FOI NUMA NOITE em mil novecentos noventa e quatro e lá-se-vão-vinte-e-seis-anos que descobri que tinha sido criado num regime totalitário. O adolescente secundarista miseravelmente solitário havia entrado numa igreja pentecostal. Era um nômade, não tinha uma congregação para chamar de sua. A fé a cada dia mais perto de descarrilar, os valores dos crentes me soando cada dia mais alienígenas.
Não era alienígena a palavra que estava procurando. Foi a que encontrei naquele dia.
Do púlpito, o pastor, um homem firmemente na média de classe média, criatura de apartamento, mesmos trejeitos e mesma medida de carisma de um gerente de concessionária de carros.
Convido a Igreja a Abrir a Palavra do Senhor em Romanos, capítulo 13.
1. Todos devem sujeitar-se às autoridades governamentais, pois não há autoridade que não venha de Deus; as autoridades que existem foram por ele estabelecidas.
2. Portanto, aquele que se rebela contra a autoridade está se colocando contra o que Deus instituiu, e aqueles que assim procedem trazem condenação sobre si mesmos.
3. Pois os governantes não devem ser temidos, a não ser pelos que praticam o mal. Você quer viver livre do medo da autoridade? Pratique o bem, e ela o enaltecerá.
A igreja na qual congregava naquele dia havia sido uma escolha aleatória. Havia visto no caminho para o estágio, do ônibus. Descera do ponto e lá estava. Era uma igreja em um bairro remediado. Uma “comunidade”, como era moda então batizar igrejas pentecostais novas em Curitiba. Igreja de crentes que não se vestem para parecer crentes. Calça, camiseta, maquiagem, salto, banda com guitarra elétrica e bateria. Do tipo que quem está fora costuma relacionar com atitudes mais arejadas, menos fanáticas. Do tipo de seu colega de trabalho que faz piada com tudo, só não aparece no happy hour e costumava não gostar de falar de política até 2018.

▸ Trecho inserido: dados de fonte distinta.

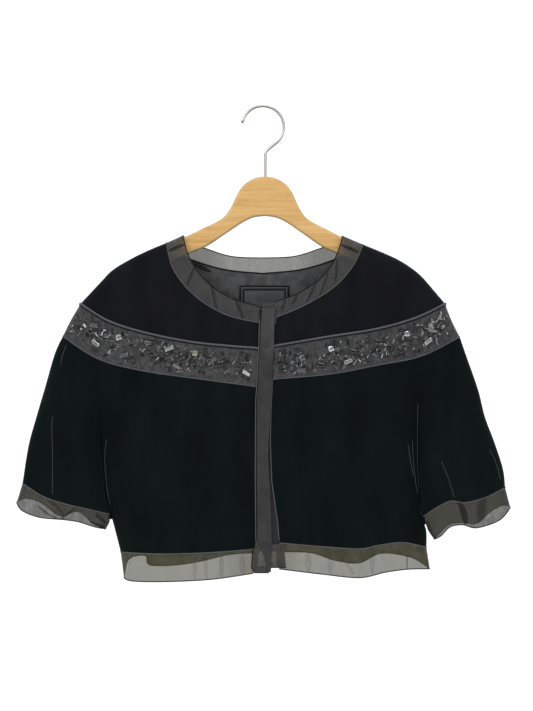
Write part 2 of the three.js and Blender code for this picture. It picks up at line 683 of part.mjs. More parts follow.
// Body
const BODY_HEIGHT = 222;
const bodyRows = insetRows(rowsByUnderarm(UNDERARM_AT.body, BODY_ROWS), BODY_HEIGHT);
for (const side of ["right", "left"]) {
  const grid = sample(bodySurface("front", side), halfColumns(side, BODY_COLUMNS), bodyRows);
  add(`front_${side}`, wall(grid, VELVET_WALL), finish.velvet);
}
const bodyBack = wholeBack((side) => bodySurface("back", side));
add("back", wall(sample(bodyBack, backColumns(BODY_COLUMNS), bodyRows), VELVET_WALL), finish.velvet);

// Sleeves, each a front and a back piece that meet at the overarm and underarm seams
const SLEEVE_LENGTH = 205;
const sleeveRows = insetRows(rowsByUnderarm(UNDERARM_AT.sleeve, SLEEVE_ROWS), SLEEVE_LENGTH);
for (const side of ["right", "left"]) {
  const surface = sleeveSurface(side);
  for (const face of ["front", "back"]) {
    const grid = sleeveRows
      .map((c) => sleeveAngles(face, side, c).map((phi) => surface(phi, c)))
      .reduce((columns, row) => row.map((point, i) => [...(columns[i] ?? []), point]), []);
    add(`sleeve_${face}_${side}`, wall(frontOrder(side, grid), VELVET_WALL), finish.velvet);
  }
}

// Sheer edging of the neck
const NECK_HEIGHT = 23;
const neckRows = insetRows(cordRows(NECK_HEIGHT, [1], 1), NECK_HEIGHT);
const tucked = (surface, count) => (s, b) => {
  const point = surface(s, b);
  const facing = Math.sign(point.y);
  point.y += facing * NECK_TUCK.height * Math.sin(count * Math.PI * s) * Math.sin(Math.PI * b) * (1 - Math.abs(s));
  return point;
};
for (const side of ["right", "left"]) {
  const surface = tucked(ringSurface("front", side, "neckEdge", "neckSeam", []), NECK_TUCK.count);
  const grid = sample(corded(surface, NECK_HEIGHT, [1]), ringFront(side), neckRows);
  add(`neck_edging_front_${side}`, wall(grid, SHEER_WALL), finish.trim);
}
const neckBack = wholeBack((side) => ringSurface("back", side, "neckEdge", "neckSeam", []));
add(
  "neck_edging_back",
  wall(sample(corded(neckBack, NECK_HEIGHT, [1]), ringBack, neckRows), SHEER_WALL),
  finish.trim,
);

// Sheer edging of the hem, waving more towards its free edge
function hemEdgeSurface(face, side) {
  const outline = OUTLINE[side];
  const hemPoints = HEMS[side][face === "front" ? "frontHem" : "backHem"];
  const edgePoints = HEMS[side][face === "front" ? "frontEdge" : "backEdge"];
  const top = line([...hemPoints, outline.sideHem]);
  const bottom = line([...edgePoints, outline.sideEdge]);
  const inner = line([hemPoints[0], edgePoints[0]]);
  const outer = line([outline.sideHem, outline.sideEdge]);
  const place = patch(top, bottom, inner, outer);
  return (s, b) => {
    const section = between(BODY.hem, BODY.edge, b);
    const depth = section[face];
    const angle = s * (Math.PI / 2 - seamAngle(depth, section.square));
    const swell = depth * Math.cos(angle) ** (2 / section.square);
    const at = place(Math.sin(angle) ** (2 / section.square), b);
    const wave = HEM_WAVE.height * b * Math.sin(HEM_WAVE.count * Math.PI * s) * Math.cos(angle);
    const fold = foldHeight(face, at.x, at.y) * Math.cos(angle);
    return onSurface(at, toward[face], swell, fold + wave);
  };
}
const HEM_EDGE_HEIGHT = 33;
const hemRows = insetRows(cordRows(HEM_EDGE_HEIGHT, [0], 2), HEM_EDGE_HEIGHT);
for (const side of ["right", "left"]) {
  const surface = corded(hemEdgeSurface("front", side), HEM_EDGE_HEIGHT, [0]);
  add(`hem_edging_front_${side}`, wall(sample(surface, halfColumns(side, BODY_COLUMNS), hemRows), SHEER_WALL), finish.trim);
}
const hemBack = corded(wholeBack((side) => hemEdgeSurface("back", side)), HEM_EDGE_HEIGHT, [0]);
add("hem_edging_back", wall(sample(hemBack, backColumns(BODY_COLUMNS), hemRows), SHEER_WALL), finish.trim);

// Sheer edging of the cuffs: one strip round each sleeve
function cuffSurface(side) {
  const outline = OUTLINE[side];
  const inner = line([outline.sleeveInsideHem, ...outline.cuffFold, outline.cuffInside]);
  const outer = line([outline.sleeveOutsideHem, outline.cuffOutside]);
  const places = {};
  for (const face of ["front", "back"]) {
    const [hem, edge] = face === "front" ? ["sleeveFrontHem", "cuffFront"] : ["sleeveBackHem", "cuffBack"];
    const top = line([outline.sleeveInsideHem, ...HEMS[side][hem], outline.sleeveOutsideHem]);
    const bottom = line([outline.cuffInside, ...HEMS[side][edge], outline.cuffOutside]);
    places[face] = patch(top, bottom, shifted(inner, signOf[side] * (SEAM_GAP / 2)), outer);
  }
  return (phi, b) => {
    const section = between(SLEEVE.hem, SLEEVE.edge, b);
    const face = phi <= Math.PI ? "front" : "back";
    const at = places[face](acrossTube(phi, section.square), b);
    const swell = tubeDepth(section, face, phi);
    const wave = CUFF_WAVE.height * b * Math.sin(CUFF_WAVE.count * phi) * Math.abs(Math.sin(phi));
    const fold = foldHeight(face, at.x, at.y) * Math.abs(Math.sin(phi));
    return onSurface(at, toward[face], swell, fold + wave, sleeveMiddle(1));
  };
}
const CUFF_HEIGHT = 26;
const cuffRows = insetRows(cordRows(CUFF_HEIGHT, [0], 2), CUFF_HEIGHT);
for (const side of ["right", "left"]) {
  const surface = corded(cuffSurface(side), CUFF_HEIGHT, [0]);
  const angles = [...sleeveAngles("front", side, 1), ...sleeveAngles("back", side, 1)];
  const columns = angles.filter((phi, i) => i === 0 || phi - angles[i - 1] > 2.5 * SEAM_ANGLE);
  add(`cuff_edging_${side}`, wall(sample(surface, frontOrder(side, columns), cuffRows), SHEER_WALL), finish.trim);
}

// Depth of the front at the centre, by height: the greater of its two sides
function centreDepth(z) {
  return Math.max(sideDepth("right", z), sideDepth("left", z));
}

function sideDepth(side, z) {
  const rows = [
    [FRONT_RINGS[side].neckEdge.centre[1], RING.neckEdge.front],
    [FRONT_RINGS[side].neckSeam.centre[1], RING.neckSeam.front],
    [FRONT_RINGS[side].bandTop.centre[1], RING.bandTop.front],
    [FRONT_RINGS[side].bandBottom.centre[1], RING.bandBottom.front],
    [OUTLINE[side].underarm[1], BODY.underarm.front],
    [HEMS[side].frontHem[0][1], BODY.hem.front],
    [HEMS[side].frontEdge[0][1], BODY.edge.front],
  ];
  const below = rows.findIndex(([level]) => z > level);
  if (below === 0) return rows[0][1];
  if (below < 0) return rows.at(-1)[1];
  const [[high, upper], [low, lower]] = [rows[below - 1], rows[below]];
  return lerp(upper, lower, (high - z) / (high - low));
}

// x of an edge line at a height
function edgeAt(points, z) {
  const below = points.findIndex(([, level]) => level <= z);
  if (below <= 0) return points[Math.max(below, 0)][0];
  const [[x0, z0], [x1, z1]] = [points[below - 1], points[below]];
  return lerp(x0, x1, (z0 - z) / (z0 - z1));
}

// A strip down the front opening between two edges, lying `lift` in front of the velvet's outer face
function openingStrip(leftAt, rightAt, top, bottom, lift, tuck) {
  return (s, b) => {
    const z = lerp(top, bottom, b);
    const crease = tuck ? tuck.height * Math.exp(-(((z - tuck.z) / tuck.width) ** 2)) : 0;
    const x = lerp(leftAt(z), rightAt(z), s);
    return new THREE.Vector3(x, -centreDepth(z) - lift + crease, z);
  };
}
const placket = openingStrip(
  (z) => edgeAt(PLACKET.viewerLeft, z),
  (z) => edgeAt(PLACKET.viewerRight, z),
  PLACKET.top,
  PLACKET.bottom,
  SATIN_WALL + CORD.height + LAYER_GAP,
  PLACKET.tuck,
);
add("placket", wall(sample(placket, even(3), even(26)), SATIN_WALL), finish.satin);
const leftEdge = [
  ...Object.values(FRONT_RINGS.left).map((ring) => ring.centre),
  ...FRONT_EDGE.left,
  HEMS.left.frontHem[0],
  HEMS.left.frontEdge[0],
];
const underlap = openingStrip(
  (z) => edgeAt(PLACKET.viewerLeft, z) + UNDERLAP.cover,
  (z) => edgeAt(leftEdge, z) - UNDERLAP.clear,
  UNDERLAP.top,
  UNDERLAP.bottom,
  0,
);
add("placket_underlap", wall(sample(underlap, even(2), even(18)), SATIN_WALL), finish.satin);

// The part of the back lining that shows in the neck, lying on the inside of the back yoke
const LINING_REACH = 0.5;
const liningAt = (s, b) => {
  const point = yokeBack(s * LINING_REACH, b);
  point.y -= VELVET_WALL + LAYER_GAP;
  return point;
};
add("lining_back_neck", wall(sample(liningAt, backColumns(7), insetRows(even(4), YOKE_HEIGHT)), SHEER_WALL), finish.satin);

// The blank label, framed by a raised border
function labelAt(s, b) {
  const x = lerp(LABEL.right, LABEL.left, s);
  const z = LABEL.top - LABEL.height * b;
  const down = (-224 - z) / (303 - 224);
  const depth = lerp(RING.neckSeam.back, RING.bandTop.back, down);
  return new THREE.Vector3(x, depth - VELVET_WALL - SHEER_WALL - 2 * LAYER_GAP - LAYER_GAP, z);
}
add("label", wall(sample(labelAt, even(4), even(2)), LABEL.wall), finish.satin);

// Hanger: one piece of wood, bored for the hook
function hangerGeometry() {
  const half = [...HANGER.top, ...HANGER.arm, ...HANGER.tip, ...HANGER.under];
  const inset = HANGER.roundOver;
  const rightHalf = new THREE.SplineCurve(half.map(flat)).getSpacedPoints(38);
  const leftHalf = rightHalf.slice(1, -1).reverse().map((p) => new THREE.Vector2(-p.x, p.y));
  const outline = new THREE.Shape([...rightHalf, ...leftHalf]);
  const wood = new THREE.ExtrudeGeometry(outline, {
    depth: HANGER.thickness - 2 * inset,
    bevelEnabled: true,
    bevelThickness: inset,
    bevelSize: inset,
    bevelOffset: -inset,
    bevelSegments: 2,
  });
  wood.translate(0, 0, -(HANGER.thickness / 2 - inset));
  wood.rotateX(Math.PI / 2);
  wood.translate(0, 0, -HANGER.top[0][1]);
  wood.rotateY(degToRad(HANGER.tilt));
  wood.translate(HANGER.x, 0, HANGER.top[0][1]);
  const bore = new THREE.CylinderGeometry(HOOK.wire / 2 + HOOK.bore, HOOK.wire / 2 + HOOK.bore, 30, 16);
  bore.rotateX(Math.PI / 2);
  bore.translate(HANGER.x, 0, HOOK.stemFoot - HOOK.bore + 15);
  return geometryOf(solidOf(wood).subtract(solidOf(bore)));
}
add("hanger", hangerGeometry(), finish.wood);

// Hook: one bent wire, from its tip over the rail and down into the wood
function hookGeometry() {
  const centre = -HOOK.bend + HOOK.wire / 2;
  const points = [];
  for (let angle = HOOK.tipAngle; angle >= HOOK.endAngle; angle -= 12) {
    const turn = degToRad(angle);
    points.push(new THREE.Vector3(HOOK.bend * Math.cos(turn), 0, centre + HOOK.bend * Math.sin(turn)));
  }
  const [kinkX, kinkZ] = HOOK.kink;
  points.push(new THREE.Vector3(kinkX + 4, 0, kinkZ + 3.4));
  points.push(new THREE.Vector3(kinkX + 0.6, 0, kinkZ - 0.4));
  points.push(new THREE.Vector3(HANGER.x, 0, kinkZ - 5));
  points.push(new THREE.Vector3(HANGER.x, 0, lerp(kinkZ, HOOK.stemFoot, 0.5)));
  points.push(new THREE.Vector3(HANGER.x, 0, HOOK.stemFoot));
  const path = new THREE.CatmullRomCurve3(points, false, "centripetal");
  const section = new THREE.Shape().absarc(0, 0, HOOK.wire / 2, 0, 2 * Math.PI);
  return new THREE.ExtrudeGeometry(section, { steps: 46, curveSegments: 4, extrudePath: path });
}
add("hook", hookGeometry(), finish.steel);

export default jacket;
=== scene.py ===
# A cropped collarless velvet jacket on a wooden hanger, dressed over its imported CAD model.
# Tables hold millimetres, as the CAD does, and every mesh is made in metres. X runs to the viewer's
# right, Y away from the viewer and Z up. The wearer's right is at -X.
import math

import bmesh
import bpy
import numpy as np
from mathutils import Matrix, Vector
from mathutils.bvhtree import BVHTree


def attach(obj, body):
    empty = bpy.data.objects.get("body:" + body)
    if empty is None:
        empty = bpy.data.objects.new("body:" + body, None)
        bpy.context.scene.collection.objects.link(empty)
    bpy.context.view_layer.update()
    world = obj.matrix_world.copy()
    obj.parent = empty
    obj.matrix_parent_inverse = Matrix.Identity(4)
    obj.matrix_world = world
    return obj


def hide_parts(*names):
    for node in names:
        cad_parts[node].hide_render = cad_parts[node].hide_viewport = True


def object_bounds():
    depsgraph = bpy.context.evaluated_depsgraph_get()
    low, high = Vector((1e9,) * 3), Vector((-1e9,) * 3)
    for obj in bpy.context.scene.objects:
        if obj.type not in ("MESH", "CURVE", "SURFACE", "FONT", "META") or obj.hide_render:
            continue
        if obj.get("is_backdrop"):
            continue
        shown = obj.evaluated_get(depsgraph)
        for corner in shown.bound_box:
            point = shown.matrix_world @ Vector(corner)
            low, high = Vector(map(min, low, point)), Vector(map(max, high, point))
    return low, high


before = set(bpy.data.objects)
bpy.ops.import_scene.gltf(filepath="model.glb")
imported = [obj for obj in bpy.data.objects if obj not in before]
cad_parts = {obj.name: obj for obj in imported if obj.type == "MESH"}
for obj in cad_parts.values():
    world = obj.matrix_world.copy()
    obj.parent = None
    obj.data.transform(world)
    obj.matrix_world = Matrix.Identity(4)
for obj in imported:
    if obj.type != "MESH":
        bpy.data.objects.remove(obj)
cad_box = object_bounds()

# Hanger: a shaped board of pale wood with rounded edges under clear lacquer, bored at the top for the
# hook. Its arms carry the jacket inside the shoulders.
MM = 0.001
HANGER_MIDDLE = 3.6
HANGER_TILT = 0.55
HANGER_THICKNESS = 12
HANGER_ROUND_OVER = 3.6
HANGER_TOP = [
    (0, -93), (12, -95), (22, -99.5), (31, -107), (38, -118), (46, -135), (55, -148), (68, -156.5),
    (84, -164.3),
]
HANGER_ARM = [(104, -174.3), (128, -185.1), (150, -194.8), (170, -205.2)]
HANGER_TIP = [(182, -216), (181, -227)]
HANGER_UNDER = [
    (170, -229), (130, -211), (98, -197), (76, -187), (48, -168), (30, -156), (15, -149), (0, -147),
]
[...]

Deus escolhe tudo neste mundo, não há folha que caia de uma árvore sem a permissão de Deus. Toda a autoridade emana de Deus e é escolhida por ele. E isso não é só o governo: é o trabalho, é dentro de casa. Filhos obedecem à mãe, a mãe ao pai, o pai ao chefe, o chefe ao patrão, o patrão ao presidente.
Eu não sabia naquela época, mas a história da folha caindo da árvore não é bíblica. É uma citação do Corão, 6ª Surata versículo 59. Imagino que muitos dos pastores que repetem a frase até hoje não a fariam se soubessem da origem.
Jesus vivia sob o Império Romano. A maioria dos judeus então se revoltava e tentava até mesmo assassinar os invasores – e eles seriam castigados por Deus perdendo seu país. Revoltar não é o que ensinou Nosso Senhor. Jesus disse: “a César, o que é de César, a Deus, o que é de Deus”. Pois a autoridade na Terra é também a autoridade dos céus. Deus havia colocado César para controlar Israel, e quem enfrentou Roma não fez como Deus queria. O cristão que realmente entrega sua vida nas mãos do Senhor aceita sua vontade.
Era mais uma tentativa de se reconciliar com a fé em que havia sido criado. Saltava de igreja em igreja – deviam ter sido umas sete nos últimos dois anos. Eu ia um dia, tentava frequentar, mas me desencantava na segunda ou terceira visita. Inevitavelmente, começava a perceber que havia algo de errado com as pessoas, algo que eu não conseguia apontar exatamente. Uma espécie de uncanny valley da personalidade – como máquinas que imitam humanos se tornam mais repulsivas quanto mais parecidas são, aqueles crentes tão integrados, tão de classe média, estavam a um milímetro de soarem naturais, mas uma coisa escapava, traía, como a esquisitice perturbadora de um robô. Isso estava também em meus parentes, mas esses eu conhecia desde sempre, em suas falhas, sua hipocrisia. Em desconhecidos, era repulsivo. Aos 16 anos, eu era crente, mas não queria mais saber de crente.
E a paz está em aceitar Seu plano. Crianças obedecem à mãe, a mãe ao pai, o pai ao chefe, o chefe ao patrão, o patrão ao presidente. Não cabe ao cristão contestar a hierarquia que Deus terminou. Se todos aceitam seu lugar, há felicidade na Terra. Amém?
Não disse amém. Saí do banco, fui para fora da igreja. Com a luz e o barulho saindo da janela, fiquei pensando no que aquilo significava. Por que aquilo me incomodava. Por que havia feito eu me levantar. E o que não havia mais como negar é que era uma fé política. Antidemocrática. Totalitária. “Esse pastor é um fascista”, pensei. “Todos são.” Nesse dia, dei as costas para a igreja. Enfiei as mãos no bolsos e andei.